Step 1: “Flânerie”, conversation, PROCESS, 2024  

Our stroll lasts about three hours and takes us from the Nessel Tower to the Porte du Miroir, from the Manège district to the former Foundry. We exchange throughout the journey, which is done on foot. This walk will result in an edited recording of about forty minutes, reflecting our discussion and impressions.

"Impressions d'Espaces: Porte du Miroir, Flâneries", recording and sound editing,

Mulhouse (Fr), 2024, PROCESS (Moalla & Descamps).

During our flânerie, we realized that one of the buildings in the Porte du Miroir neighborhood attracted both of us more specifically, a large housing complex that O. Moalla once called “Le Bateau”: an architectural project from the 1990s in a neo-Corbusian style with strange and amusing features. Formally intriguing and amusing for J. Descamps because of its monumental aspect, and personally significant for O. Moalla, since it was there he spent his free time as a young man with the neighborhood’s residents.

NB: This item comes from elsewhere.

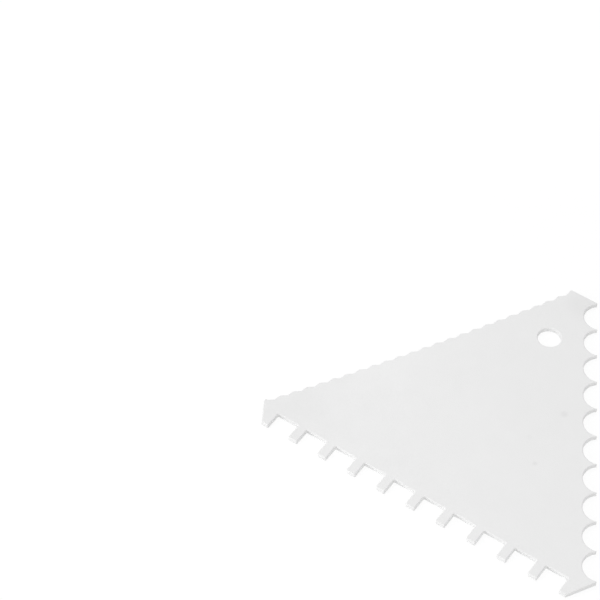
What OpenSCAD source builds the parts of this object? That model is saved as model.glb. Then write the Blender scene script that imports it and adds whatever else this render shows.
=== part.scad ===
// Triangular cake comb: one flat moulded plate with a different row of teeth along each side.
// The plate lies on its face. The square teeth face -Y, the scallops +X and the fine teeth -X.

/* [Plate] */
// Length of each side of the triangle, measured between its corners before they are cut off
side_l = 119.3; // [114:0.1:160]
// Thickness of the plate
plate_t = 1.4; // [0.8:0.1:4]

/* [Corners] */
// Length cut off both sides at the corner between the square teeth and the fine teeth
square_fine_cut = 8.1; // [6:0.1:14]
// Length cut off both sides at the corner between the square teeth and the scallops
square_scallop_cut = 9.6; // [6:0.1:14]
// Length cut off both sides at the corner between the scallops and the fine teeth, by the hole
scallop_fine_cut = 8.9; // [6:0.1:14]

/* [Square teeth] */
// Distance from one square tooth to the next
square_pitch = 10; // [8:0.5:16]
// Width of a square tooth
square_tooth_w = 3; // [2:0.1:4]
// Depth of the gaps between the square teeth
square_depth = 5.2; // [3:0.1:9]
// Radius at the foot of each gap and at the corners of each tooth
square_r = 0.4; // [0.1:0.1:0.9]

/* [Scallops] */
// Distance from one scallop to the next
scallop_pitch = 10; // [9.8:0.2:16]
// Radius of a scallop
scallop_r = 5; // [3.5:0.05:5.1]
// Distance of a scallop's centre outside the edge of the plate
scallop_out = 1.05; // [0.5:0.05:2]

/* [Fine teeth] */
// Distance from one fine tooth to the next
fine_pitch = 4.2; // [3:0.1:6]
// Depth of the notches between the fine teeth
fine_depth = 0.7; // [0.4:0.1:1.8]
// Width of the blunt tip of a fine tooth
fine_tip_w = 0.3; // [0.1:0.1:1]
// How far the ends of the fine row lie inside the edge of the plate
fine_set = 0.3; // [0:0.1:1]
// How far the middle of the fine row lies inside the straight line through its ends
fine_bow = 1.1; // [0.2:0.1:2]

/* [Hanging hole] */
// Diameter of the hanging hole
hole_d = 7; // [4:0.1:12]
// Distance from the top edge of the plate to the centre of the hole
hole_drop = 20; // [14:0.5:40]

/* [Hidden] */
// How far a cutting shape runs past the face or edge that it cuts
over = 1;
// Facets of a drawn circle: small roundings, scallops and hole, and the long arc of the fine row
round_fn = 24;
circle_fn = 64;
arc_fn = 720;
// Directions of the square, scalloped and fine sides, taken round the plate in turn
square_dir = 0;
scallop_dir = 120;
fine_dir = 240;

// Overall width and depth of the cut triangle, which the origin lies in the middle of
plate_w = side_l - (square_fine_cut + square_scallop_cut) / 2;
plate_h = (side_l - scallop_fine_cut) * sin(60);

// Corners of the triangle before they are cut off
left_corner = [-(plate_w + square_fine_cut) / 2, -plate_h / 2];
right_corner = left_corner + side_l * along(square_dir);
top_corner = right_corner + side_l * along(scallop_dir);

// Middle of each toothed edge, as a distance from the corner that the side starts at
square_mid = (side_l + square_fine_cut - square_scallop_cut) / 2;
scallop_mid = (side_l + square_scallop_cut - scallop_fine_cut) / 2;
fine_mid = (side_l + scallop_fine_cut - square_fine_cut) / 2;

// As many gaps, scallops and notches as each edge holds
square_count = floor((side_l - square_fine_cut - square_scallop_cut) / square_pitch);
scallop_count = floor((side_l - square_scallop_cut - scallop_fine_cut) / scallop_pitch);
fine_count = floor((side_l - scallop_fine_cut - square_fine_cut) / fine_pitch);

// The fine row follows a shallow arc through its two ends
fine_half = fine_count * fine_pitch / 2;
fine_arc_r = (fine_half * fine_half + fine_bow * fine_bow) / (2 * fine_bow);
fine_step = 2 * asin(fine_pitch / (2 * fine_arc_r));

function along(direction) = [cos(direction), sin(direction)];

// Places its children on a side: X runs along the side from its first corner and Y into the plate
module on_side(corner, direction) {
  translate(corner)
    rotate(direction)
      children();
}

// The triangle with its three corners cut straight
module blank() {
  polygon([
    left_corner + square_fine_cut * along(square_dir),
    right_corner - square_scallop_cut * along(square_dir),
    right_corner + square_scallop_cut * along(scallop_dir),
    top_corner - scallop_fine_cut * along(scallop_dir),
    top_corner + scallop_fine_cut * along(fine_dir),
    left_corner - square_fine_cut * along(fine_dir)
  ]);
}

// One gap between square teeth, rounded at its foot and flared where it rounds the teeth beside it
module square_gap() {
  gap_w = square_pitch - square_tooth_w;
  foot_x = gap_w / 2 - square_r;
  translate([-gap_w / 2, -over])
    square([gap_w, over + square_depth - square_r]);
  translate([-foot_x, 0])
    square([2 * foot_x, square_depth]);
  for (side = [0, 1])
    mirror([side, 0]) {
      translate([foot_x, square_depth - square_r])
        circle(r = square_r, $fn = round_fn);
      tooth_corner(gap_w / 2);
    }
}

// What rounds one corner of a square tooth off, beside a gap whose wall stands at wall_x
module tooth_corner(wall_x) {
  difference() {
    translate([wall_x - over, -over])
      square([over + square_r, over + square_r]);
    translate([wall_x + square_r, square_r])
      circle(r = square_r, $fn = round_fn);
  }
}

module square_row() {
  for (i = [0 : square_count - 1])
    translate([square_mid + (i - (square_count - 1) / 2) * square_pitch, 0])
      square_gap();
}

module scallop_row() {
  for (i = [0 : scallop_count - 1])
    translate([scallop_mid + (i - (scallop_count - 1) / 2) * scallop_pitch, -scallop_out])
      circle(r = scallop_r, $fn = circle_fn);
}

// One notch between fine teeth: a wide V whose mouth lies on the line Y = 0
module fine_notch() {
  mouth_x = (fine_pitch - fine_tip_w) / 2;
  polygon([[-mouth_x, 0], [-mouth_x, -over], [mouth_x, -over], [mouth_x, 0], [0, fine_depth]]);
}

// The shallow arc that the fine teeth end on, and the notches between them
module fine_row() {
  arc_rise = fine_set + fine_bow;
  translate([fine_mid, arc_rise - fine_arc_r]) {
    intersection() {
      circle(r = fine_arc_r, $fn = arc_fn);
      translate([-fine_half, fine_arc_r - arc_rise - over])
        square([2 * fine_half, arc_rise + over]);
    }
    for (i = [0 : fine_count - 1])
      rotate(-(i - (fine_count - 1) / 2) * fine_step)
        translate([0, fine_arc_r])
          fine_notch();
  }
}

module comb() {
  color("whitesmoke")
    difference() {
      linear_extrude(plate_t)
        difference() {
          blank();
          on_side(left_corner, square_dir)
            square_row();
          on_side(right_corner, scallop_dir)
            scallop_row();
          on_side(top_corner, fine_dir)
            fine_row();
        }
      translate([0, plate_h / 2 - hole_drop, -over])
        cylinder(d = hole_d, h = plate_t + 2 * over, $fn = circle_fn);
    }
}

comb();
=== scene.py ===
from math import cos, pi, radians, sin

import bmesh
import bpy
from mathutils import Matrix, Vector
from mathutils.bvhtree import BVHTree


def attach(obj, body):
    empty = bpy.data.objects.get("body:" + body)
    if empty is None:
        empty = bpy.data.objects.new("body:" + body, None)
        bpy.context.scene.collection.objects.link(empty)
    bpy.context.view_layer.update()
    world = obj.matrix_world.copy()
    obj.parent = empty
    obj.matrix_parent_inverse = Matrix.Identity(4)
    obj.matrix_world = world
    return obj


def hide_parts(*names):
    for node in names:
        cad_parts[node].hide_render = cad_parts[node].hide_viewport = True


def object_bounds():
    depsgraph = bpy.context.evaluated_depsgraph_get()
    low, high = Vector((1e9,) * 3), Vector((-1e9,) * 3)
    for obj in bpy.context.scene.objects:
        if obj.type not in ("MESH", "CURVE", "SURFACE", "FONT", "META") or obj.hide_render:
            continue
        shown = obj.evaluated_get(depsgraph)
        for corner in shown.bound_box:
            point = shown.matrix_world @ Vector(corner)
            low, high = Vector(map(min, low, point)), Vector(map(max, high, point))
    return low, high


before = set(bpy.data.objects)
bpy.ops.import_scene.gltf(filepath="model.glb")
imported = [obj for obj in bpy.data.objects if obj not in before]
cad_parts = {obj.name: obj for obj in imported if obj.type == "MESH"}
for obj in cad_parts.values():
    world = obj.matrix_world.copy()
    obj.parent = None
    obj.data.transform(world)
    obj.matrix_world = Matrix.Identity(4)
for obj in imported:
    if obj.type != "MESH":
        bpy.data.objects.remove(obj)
cad_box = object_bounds()


# Camera
# It looks down on the comb from the front and the right, from about 0.73 m away, through a long
# lens. The comb lies low and to the right in the picture, as it does in the photograph.
MM = 0.001
VIEW_AIM = Vector((-68.96, -2.62, 0)) * MM
VIEW_DISTANCE = 727.32 * MM
VIEW_AZIMUTH = radians(33.081)
VIEW_ELEVATION = radians(49.619)
VIEW_ROLL = radians(2.124)
SENSOR_WIDTH = 36
FOCAL_LENGTH = 145.25


def direction(azimuth, elevation):
    """Which way a point lies at azimuth, from the front round to the right, and at elevation."""
    return Vector((sin(azimuth) * cos(elevation), -cos(azimuth) * cos(elevation), sin(elevation)))


scene = bpy.context.scene
camera = bpy.data.objects.new("camera", bpy.data.cameras.new("camera"))
scene.collection.objects.link(camera)
camera.data.sensor_width = SENSOR_WIDTH
camera.data.lens = FOCAL_LENGTH
back = direction(VIEW_AZIMUTH, VIEW_ELEVATION)
right = Vector((cos(VIEW_AZIMUTH), sin(VIEW_AZIMUTH), 0))
axes = Matrix((right, back.cross(right), back)).transposed().to_4x4()
stand = Matrix.Translation(VIEW_AIM + back * VIEW_DISTANCE)
camera.matrix_world = stand @ axes @ Matrix.Rotation(VIEW_ROLL, 4, "Z")
scene.camera = camera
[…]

Step 2 : « L’Occupation du Sol », vidéo-archive, 15′, PROCESSUS, 2024
"Ground Occupation"   is a 15-minute video (see below or at this  link ) made from archival footage that O. Moalla captured of the “Boat.” Instinctively, we identified a “typology of images” from the rushes. These arbitrary groupings, combining both forms and content, decompose and recompose, like fragmented parcels, the story these images seemed to initially want to tell.
Other transit cities, for other Gates
Little by little, build our “Book of Gates”

We hope that cities whose gates remain highly emblematic—places of passage as well as rupture—will become the anchor cities of this research-creation project, which is currently passing through Mulhouse and the Porte du Miroir, and will later venture to Berlin, Rome, Chongqing, Paris, and Kyoto… gradually shaping a “Book of Gates.”

In fact, for several of these cities, we have already begun our research—gathering information, sketching urban plans, writing texts, etc. Other urban or rural areas, in France or abroad, where the notions of limits and borders are particularly strong, are also being identified.